The photo spreading across the globe, Fujisawa said, was less important than the memory it took with it.
“It’s in the cafeteria, and he had a plate in front of him with something on it and A1 sauce,” Fujisawa said. “He’s smiling and talking. It’s a fun moment in the cafeteria. It was just an everyday moment for me. It made me think that every moment I see a friend is precious. You never know what happens tomorrow.”
A national story unfolding with the Harding community intertwined, Fujisawa said coping with the loss of his friend is a challenging process.
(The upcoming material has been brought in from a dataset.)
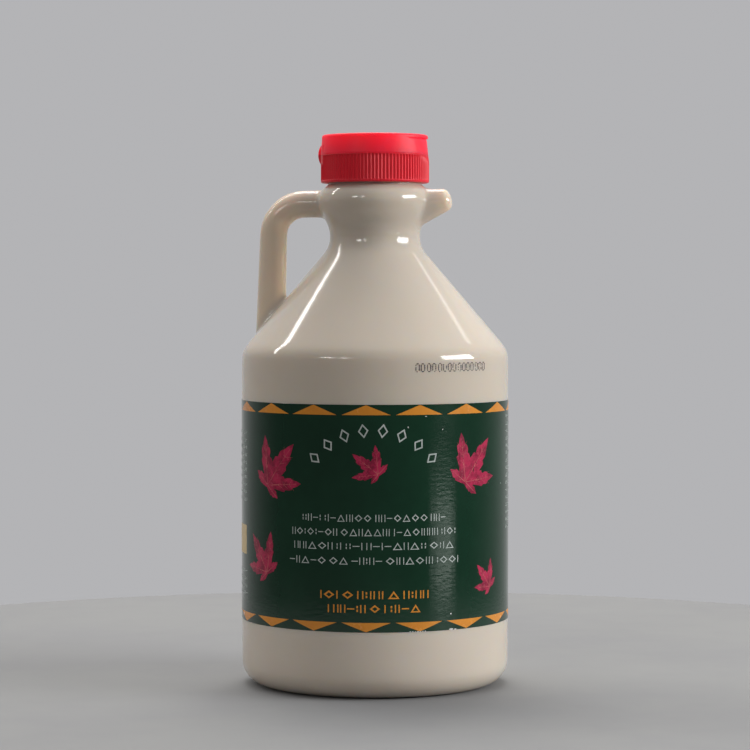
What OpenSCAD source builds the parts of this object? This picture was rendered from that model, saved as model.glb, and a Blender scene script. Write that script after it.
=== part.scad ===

“He was a great guy, and I knew that before, but I feel like it’s making me realize again how great he was,” Fujisawa said. “He’s been graduated for two years, but people still remember and love him. It made me realize that it’s heartwarming although sad. It’s sad because I felt like it became a big political thing. It’s sad because I think it became more than his death.”
Senior Carson Gentry knew Jean from his three years as a ministry intern with The Original Rock House, where Gentry’s parents serve as ministers for college and community outreach.
Gentry said his family was like Jean’s American family. Jean spent each Thanksgiving with the Gentrys in Dallas and led Rock House mission trips, which the Gentrys participated in, to his home country of St. Lucia. His mother called and told him the news on the morning of Sept. 7.
“She told me what they had been told — that the woman who was an off-duty cop came in and shot him, thinking it was her apartment. Then she told me that it was Botham,” Gentry said. “I was just in disbelief and shock.”
Gentry remembers Jean as an older brother — remembering Jean’s love for pizza and his always-messy room. It is the small details, Gentry said, that he will never forget about Jean.
“I think [the national coverage] does make it harder because it is a constant reminder. It is also frustrating because people try to make it something it’s not,” Gentry said. “There are all of these people commenting on the news report who have no idea who he is. It’s nice here where we can remember him for who he is.”
At the vigil, Gentry was asked to lead worship — something Jean had done countless times during his time at Harding. Remembering Jean in worship was, for Gentry, a way to bring the story back home.
“I didn’t know if I was going to make it through that, and I had some parts where I was struggling, but I’m very glad I did it,” Gentry said. “I felt like it honored him because I looked up to him song-leading wise. I grew up watching him lead songs, so this felt like a good way to give that back to him.”